En fait, ce serait plutôt l’inverse. Quand Trump a forcé la main à Zelensky, Poutine a renchéri. Mais pas pour réclamer de participer au pillage des ressources de l’Ukraine, ce que font de toute façon la bureaucratie russe et ses oligarques dans les zones que leur armée contrôle. Non, dans un communiqué, le Kremlin a offert les terres rares de Russie, « bien plus importantes qu’en Ukraine », aux « investisseurs étrangers », « en particulier américains ».
Ces appels du pied rappellent l’attitude du tsarisme qui, à la fin du 19e siècle, offrait son sous-sol aux capitalistes français, allemands, belges et anglais. Ils se ruèrent alors sur les richesses de l’Ukraine. Cela amorça l’industrialisation à marche forcée du Donbass, parfois qualifié de « dixième province de Belgique », avec une féroce exploitation de sa population ouvrière.

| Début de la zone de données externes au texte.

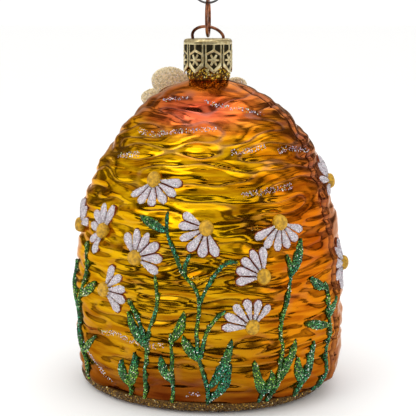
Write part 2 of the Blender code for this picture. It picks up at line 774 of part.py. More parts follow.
def build():
    clear_scene()
    glass_shell()
    neck_band_top = NECK_BAND_LOW + NECK_BAND_HEIGHT
    glitter_band("neck_glitter_band", NECK_BAND_LOW, neck_band_top, 2, GAP, BAND_THICKNESS)
    glitter_band("base_glitter_band", BASE_BAND_LOW, BASE_BAND_TOP, 2, GAP, BASE_BAND_THICKNESS)
    for name, fan in DAISIES.items():
        petal_fan(f"{name}_petals", *fan)
        low = 2 * GAP + PETAL_THICKNESS
        dome(f"{name}_centre", fan[0], fan[1], CENTRE_RADIUS, CENTRE_RADIUS, CENTRE_RISE, low, "centre")
    for name, (stems, leaves) in SPRIGS.items():
        sprig(name, stems, leaves)
    dome("bee_abdomen", *ABDOMEN_PLACE, *ABDOMEN, GAP, "bee_yellow", 16)
    dome("bee_thorax", *THORAX_PLACE, *THORAX, GAP, "bee_dark", 14)
    dome("bee_head", *HEAD_PLACE, *HEAD, GAP, "bee_dark")
    for name, lobe in WINGS.items():
        wing(name, *lobe)
    cap_pivot = pivot("cap_lift_pivot", (0, 0, PLATE_TOP))
    hanger_cap(cap_pivot)
    cap_wire_loop(cap_pivot)
    ring_pivot = pivot("ring_tilt_pivot", (0, 0, RING_LOW), cap_pivot)
    hanger_ring(ring_pivot)
    hook_pivot = pivot("hook_swing_pivot", (0, 0, RING_HIGH), ring_pivot)
    tree_hook(hook_pivot)


build()
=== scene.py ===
# %% [markdown]
# # A blown-glass beehive
# The real thing is one bubble of glass, blown into a mould that gives it the straw of a skep
# and the raised flowers. It is silvered inside, brushed with amber lacquers outside, and the
# flowers are dusted with glitter on wet glue. A stamped cap with a sprung wire closes the neck.
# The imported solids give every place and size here, and each piece below is a finer surface
# that stands in for a plain solid.

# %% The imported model
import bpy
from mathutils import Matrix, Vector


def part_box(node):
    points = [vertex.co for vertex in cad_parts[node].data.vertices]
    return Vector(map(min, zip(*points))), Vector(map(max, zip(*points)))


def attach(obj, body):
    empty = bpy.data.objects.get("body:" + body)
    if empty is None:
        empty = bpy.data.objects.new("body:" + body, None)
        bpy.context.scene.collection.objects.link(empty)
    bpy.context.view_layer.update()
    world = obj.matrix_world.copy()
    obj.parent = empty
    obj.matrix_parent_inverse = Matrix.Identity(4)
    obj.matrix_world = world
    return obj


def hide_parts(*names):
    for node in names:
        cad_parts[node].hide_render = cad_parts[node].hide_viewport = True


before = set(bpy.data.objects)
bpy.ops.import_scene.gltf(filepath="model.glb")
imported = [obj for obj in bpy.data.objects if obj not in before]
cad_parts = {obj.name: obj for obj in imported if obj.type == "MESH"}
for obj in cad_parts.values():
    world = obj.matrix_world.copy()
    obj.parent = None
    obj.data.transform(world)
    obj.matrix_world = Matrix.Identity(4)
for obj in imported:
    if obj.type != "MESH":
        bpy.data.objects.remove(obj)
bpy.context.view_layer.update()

import math

import bmesh
import bpy
import numpy as np
from mathutils import Matrix, Vector, noise

MM = 0.001

# %% [markdown]
# ## Small tools
# Colours are written as they look on a screen, and a shader wants linear light, so one function
# converts them. One more adds a node with its settings and links, which keeps each material
# short enough to read as a recipe. Pieces are built as arrays of points, so one function makes
# an object of them, one numbers the quads of a grid, and one joins several sets.

# %% Colours and nodes


def linear(hex_colour):
    """An sRGB hex colour as linear red, green, blue and alpha."""
    parts = [int(hex_colour[i:i + 2], 16) / 255 for i in (1, 3, 5)]
    return (*[v / 12.92 if v <= 0.04045 else ((v + 0.055) / 1.055) ** 2.4 for v in parts], 1.0)


def add(tree, kind, inputs=(), stops=(), **settings):
    """A node with its settings. An input's value is a number, a colour or another node's output."""
    made = tree.nodes.new(kind)
    for name, value in settings.items():
        setattr(made, name, value)
    for name, value in dict(inputs).items():
        if isinstance(value, bpy.types.NodeSocket):
            tree.links.new(value, made.inputs[name])
        else:
            made.inputs[name].default_value = value
    for i, (place, hex_colour) in enumerate(stops):
        ramp = made.color_ramp.elements
        stop = ramp[i] if i < len(ramp) else ramp.new(place)
        stop.position = place
        stop.color = linear(hex_colour)
    return made


def new_material(name, **shader_values):
    """A material with its Principled shader's own sockets set; _ stands for a space."""
    made = bpy.data.materials.new(name)
    made.use_nodes = True
    shader = made.node_tree.nodes["Principled BSDF"]
    for socket, value in shader_values.items():
        shader.inputs[socket.replace("_", " ")].default_value = value
    return made, made.node_tree, shader


# %% Meshes


def mesh_piece(name, points, faces, material, **point_values):
    """A smooth-shaded object from arrays, with named values on its points."""
    mesh = bpy.data.meshes.new(name)
    mesh.from_pydata(np.asarray(points).tolist(), [], [list(face) for face in faces])
    mesh.validate()
    work = bmesh.new()
    work.from_mesh(mesh)
    bmesh.ops.recalc_face_normals(work, faces=work.faces)
    work.to_mesh(mesh)
    work.free()
    for key, values in point_values.items():
        layer = mesh.attributes.new(key, "FLOAT", "POINT")
        layer.data.foreach_set("value", np.asarray(values, np.float32).ravel())
    mesh.materials.append(material)
    mesh.shade_smooth()
    made = bpy.data.objects.new(name, mesh)
    bpy.context.scene.collection.objects.link(made)
    return made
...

Tout un symbole, sa « capitale », l’actuel Donetsk, se nommait alors Youzovka, du nom de l’industriel britannique John Hughes.
D’une certaine façon, l’impérialisme propose aux populations de revenir un siècle et demi en arrière, l’impérialisme américain en tête, car il a le plus de moyens d’imposer sa volonté.
Trump avait commencé par dire qu’il négocierait « tout » avec le seul Poutine ; maintenant ses émissaires s’entretiennent aussi avec Zelensky. Mais avant, le 28 février dans le Bureau ovale, Trump lui a bien fait sentir qu’il ne plaisantait pas quand il déclarait qu’il pouvait « laisser tomber » l’Ukraine. Et en reconduisant les sanctions économiques contre la Russie, Trump tient à montrer au monde, et au Kremlin, qu’il ne se sent lié en rien par les promesses qu’il aurait faites à Poutine.
D’ailleurs, dans les médias russes contrôlés par l’État, l’euphorie des premières semaines du tête-à-tête Trump-Poutine a fait place à une forme de dégrisement. Il n’est plus guère question de se gargariser du mot « partenaire » qui était apparu dans les discours et les articles pour désigner l’impérialisme américain.
Trump, représentant de la première puissance capitaliste de la planète, reste le maître de la situation. Elle est le résultat d’une boucherie qui a déjà fait un million de victimes, morts et blessés, dans les deux camps, semé des mines et des bombes partout, détruisant logements, ponts, écoles, usines, en Ukraine et aussi, grâce au soutien des satellites militaires américains, loin en profondeur sur le territoire russe.